In WotLK, since almost every class has aoe heals and mana is not really an issue, the technical aspect of healing has become much easier. There is no downranking, so healers basically have very few buttons they need to push. On my resto shaman, I basically keep up earth shield, spam lesser healing wave everywhere and riptide periodically. If there’s aoe damage, I spam my good old chain healzorz in a whack-a-mole fashion. Unless I’m standing in bad stuff, I don’t have to really know or care about what the fight is about and what the boss does (unless its Loatheb). Of course there is a difference between a good healer and a bad healer, but in raids it can be made up by the rest of the healing team. The major stumbling block in healing isn’t the raw throughput, its the global cooldowns. Having one healer who may be incompetent but can be told to “just keep person x and y up” is of huge benefit to other healers since they can concentrate on using their time to save other people.

Tanks
I don’t know if our guild is an aberration, but in WotLK there has been a sudden wave of people who all want to play tanks. Tanking in this expansion has been made much more appealing due to the fact that all the tank classes do much more damage now, to the point that they can regularly outdps poorly-played dps characters.

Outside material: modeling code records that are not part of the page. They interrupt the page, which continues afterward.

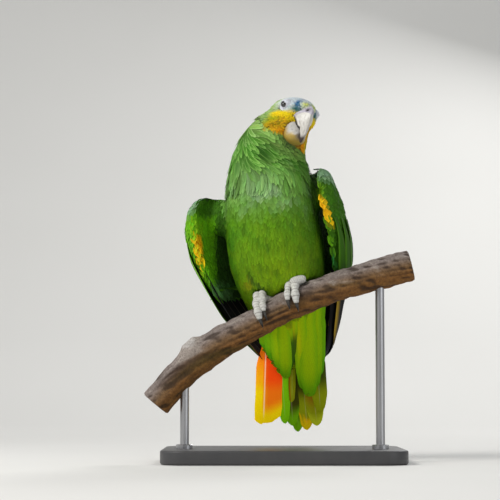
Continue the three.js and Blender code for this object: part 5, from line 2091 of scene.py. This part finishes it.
claw_paint = Paint("claw_horn", Specular_IOR_Level=0.5, Coat_Weight=0.2, Coat_Roughness=0.2)
claw_streak = claw_paint.noise(0.5, 4, stretch=(1, 1, 0.25))
claw_paint.bump(claw_streak, 0.06, 0.5)
claw_material = claw_paint.out(
    Base_Color=claw_paint.clouded(claw_streak, (150, 146, 140)), Roughness=0.28 + claw_streak * 0.2
)
SHIN_STEPS, PALM_STEPS, LIMB_SIDES = 30, 36, 24
for side, leg in LEGS.items():
    tubes, shades = zip(*(toe_rings(leg, toe) for toe in TOES))
    ankle = [on_branch(leg["x"], 0, 0, lift) for lift in (1.6, 3.4)]
    ankle = [spot + np.array([leg["base"], 0, 0.45 * leg["arch"] - 1.4]) for spot in ankle]
    shin_end = ankle[1] + np.array([8, 7, 0])
    shin_t = np.linspace(0, 1, SHIN_STEPS)
    shin_line = between([ankle[0], ankle[1], (ankle[1] + shin_end) / 2, shin_end], shin_t)
    shin_radii = 4.7 * (1 - 0.16 * shin_t) * np.sqrt(1 - np.clip(1 - shin_t / 0.14, 0, 1) ** 2 * 0.6)
    shin_bands = 0.12 * bands(shin_t, 8, 5)
    shin = rings_along(shin_line, shin_radii + shin_bands, LIMB_SIDES, up=(0, -1, 0))
    palm_t = np.linspace(0, 1, PALM_STEPS)
    palm_line = []
    for v in palm_t:
        aside, lift = leg["splay"] * 0.6 - 3.4 + leg["palm"] * v, 3.0 + leg["arch"] * (0.8 - 0.6 * v * v)
        palm_line.append(on_branch(leg["x"], 34 - 8 * v, aside, lift))
    palm_radii = 3.6 * np.sqrt(1 - np.clip(np.abs(2 * palm_t - 1), 0, 1) ** 4 * 0.9)
    palm_bands = 0.14 * bands(palm_t, 9, 5)
    palm = rings_along(palm_line, palm_radii + palm_bands, LIMB_SIDES, up=(0, -1, 0.5))
    tubes, shades = [*tubes, shin, palm], list(shades)
    for band in (shin_bands, palm_bands):
        shades.append(0.4 + 0.6 * (band / band.max())[:, None] * np.ones((1, LIMB_SIDES)))
    joined_tubes(f"toes_{side}", tubes, shades, foot_material, [f"foot_{side}"])
    for number, toe in enumerate(TOES, 1):
        rings, t = claw_rings(leg, toe)
        along = t[:, None] * np.ones((1, CLAW_SIDES))
        tone = blend(flat(rgb(66, 62, 56), *along.shape), rgb(38, 34, 30), smoothstep(0.3, 0.7, along))
        tone = blend(tone, rgb(150, 138, 116), smoothstep(0.8, 1.0, along))
        painted_tube(f"talon_{side}_{number}", rings, tone, claw_material, [f"claw_{side}_{number}"])
print("feet done after", round(time.time() - started, 1), "s")

# %% [markdown]
# ## The stand
#
# A plain painted slab with rounded edges carries two steel rods.

# %% Stand
def rounded_slab(wide, deep, high, corner, edge):
    bm = bmesh.new()
    bmesh.ops.create_cube(bm, size=1)
    bmesh.ops.scale(bm, vec=(wide * MM, deep * MM, high * MM), verts=bm.verts)
    bmesh.ops.translate(bm, vec=(0, 0, high / 2 * MM), verts=bm.verts)
    posts = [e for e in bm.edges if abs(e.verts[0].co.z - e.verts[1].co.z) > high * MM * 0.5]
    bmesh.ops.bevel(bm, geom=posts, offset=corner * MM, segments=16, profile=0.5, affect="EDGES", material=-1)
    rims = [
        e for e in bm.edges
        if abs(e.verts[0].co.z - e.verts[1].co.z) < 1e-6 and len(e.link_faces) == 2
        and 0.9 < sum(abs(face.normal.z) for face in e.link_faces) < 1.1
    ]
    bmesh.ops.bevel(bm, geom=rims, offset=edge * MM, segments=4, profile=0.5, affect="EDGES", material=-1)
    return bm


slab_paint = Paint("slab_lacquer", Specular_IOR_Level=0.4, Coat_Weight=0.15, Coat_Roughness=0.3)
slab_cloud = slab_paint.noise(14, 5)
slab_paint.bump(slab_paint.noise(0.8, 3), 0.05, 0.4)
slab_tone = slab_paint.mix(slab_cloud, rgba(58, 58, 60), rgba(72, 71, 71))
slab_material = slab_paint.out(Base_Color=slab_tone, Roughness=0.42 + slab_cloud * 0.15)
slab = rounded_slab(216, 150, 12, 22, 1.5)
finish_piece("slab", slab, slab_material, ["stand_base"], sharp=35)

steel = Paint("brushed_steel", Metallic=1.0)
steel_lines = steel.noise(1.5, 4, stretch=(1, 1, 0.03))
steel.bump(steel_lines, 0.03, 0.5)
steel_tone = steel.mix(steel_lines, rgba(150, 150, 152), rgba(196, 196, 198))
steel_material = steel.out(Base_Color=steel_tone, Roughness=0.26 + steel_lines * 0.16)
ROD_FOOT, ROD_RADIUS, ROD_STEPS, ROD_SIDES = 12.3, 4.0, 12, 32
for side, x in (("right", -88), ("left", 86)):
    t = float(np.interp(x, [row[0] for row in PERCH], np.linspace(0, 1, len(PERCH))))
    mid, rad, *_ = branch_frame(np.array([t]))
    top_z = float(mid[0, 2] - rad[0] * 0.8)
    line = np.array([[x, mid[0, 1], z] for z in np.linspace(ROD_FOOT, top_z, ROD_STEPS)])
    rings = rings_along(line, np.full(ROD_STEPS, ROD_RADIUS), ROD_SIDES, up=(0, 1, 0))
    finish_piece(f"rod_{side}", tube_of(rings), steel_material, [f"stand_rod_{side}"])
    collar_line = np.array([x, mid[0, 1], 0]) + np.outer([12.0, 12.1, 15.4, 16, 16.01], [0, 0, 1.0])
    collar = rings_along(collar_line, [7, 7.6, 7.6, 7, 4.1], ROD_SIDES, up=(0, 1, 0))
    finish_piece(f"rod_foot_{side}", tube_of(collar), steel_material, sharp=30)

# %% [markdown]
# ## Size of the finished model

# %% Size
low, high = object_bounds()
print("box", [round(v, 4) for v in (*low, *high)], "after", round(time.time() - started, 1), "s")
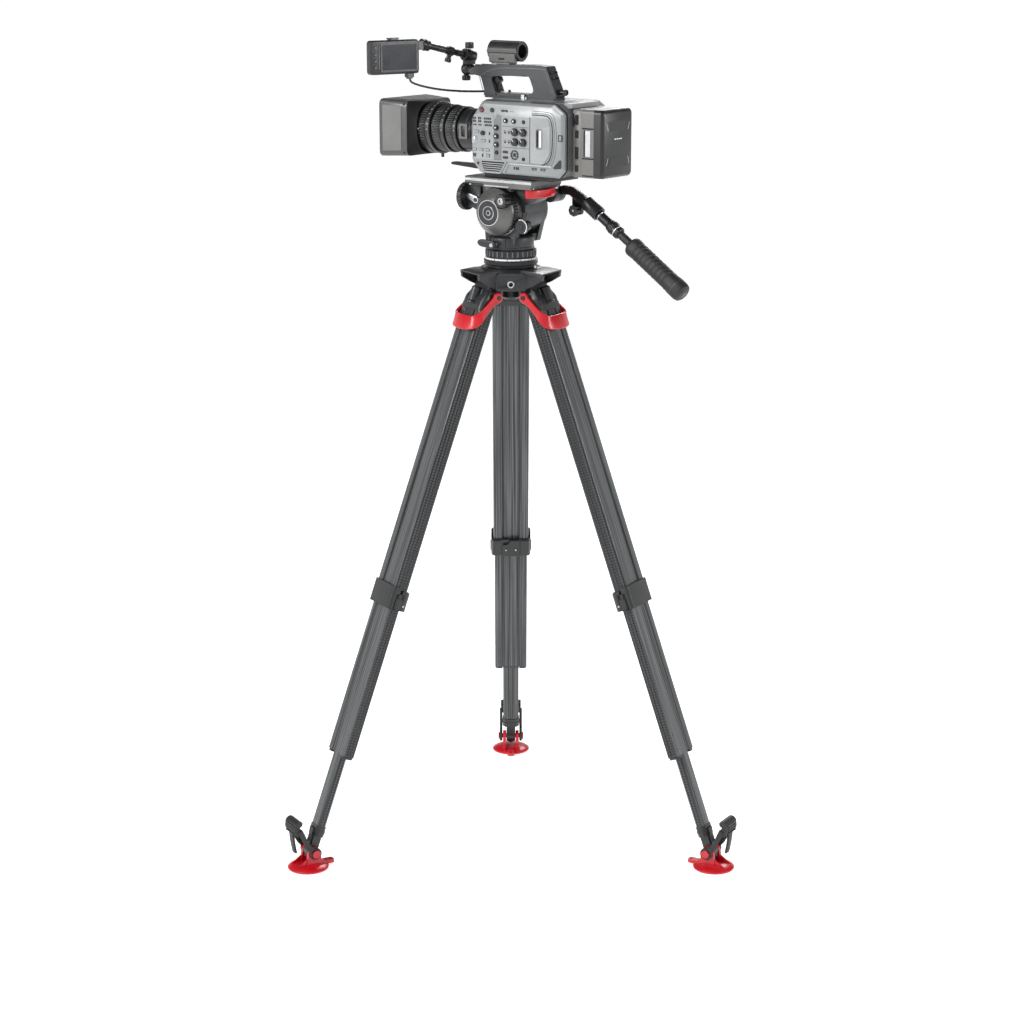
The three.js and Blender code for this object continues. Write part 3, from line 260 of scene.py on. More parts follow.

However, while many people may want to tank… the harsh reality is that many people can’t. Playing a tank well requires the player to possess in-depth knowledge about game mechanics and encounters that goes beyond what is readily available in the game. For example, a dps class can easily figure out what is their main damage increasing stat (e.g. spellpower, strength). If they are not at the hit cap, so be it their dps will suffer, but its not the end of the world. A tank that is not at the defence cap, however… is not going to have a pleasant experience. Tanks need to know about threat and aggro tables. They need to know about line-of-sight pulls.

So not only do tanks have to look at their own cooldowns, and the environment (bad stuff), they also have to lookout for the environment of the raid and understand the strategy well. The middle of the fight is not a good time for the raid leader to tell the tank “move it to the left! no, your other left!”.

A classic example can be seen in Vault of Archavon. Archavon will occasionally bounce like a gummi bear to a random raid member and start farting in place. A really bad tank will run forward and start tanking him in the cloud, oblivious to the damage. An average tank will run forward, tank him, move back a few steps so that they personally are out of the cloud, but leave Archavon (and all melee dps) standing in the cloud. A good tank will see move Archavon such that his rear arc is clear for melee dps to stand in.

This is compounded by the fact that a tank’s job is essentially a solo job. No one can “help” you tank a boss. An off-tank can help pick up the boss, but by then it’s already painfully obvious that something went wrong i.e. you’re dead. But on the bright side, playing a tank means that you can make a very significant contribution to the success of a group.

So which is more fun?
It’s no surprise why there seem to be very few tanks, followed by healers, followed by the plethora of dps. It’s also because every single class has a dps spec, whereas a priest is never going to be a tank and a mage is never going to be a healer.

I personally find all 3 roles very fun. I love tanking but sometimes it can be stressful. Dps is easy and relaxing, but sometimes its too easy and I can’t do anything about tank-fail. I personally love healing on my shaman as well, but somehow a lot of people can’t get past Big Number Syndrome and the fact that the numbers are green instead of yellow takes away from their enjoyment.

However, I will always recommend that players should try out each role. I really think it improves your understanding of how WoW works and makes you better at whichever role you end up playing the most.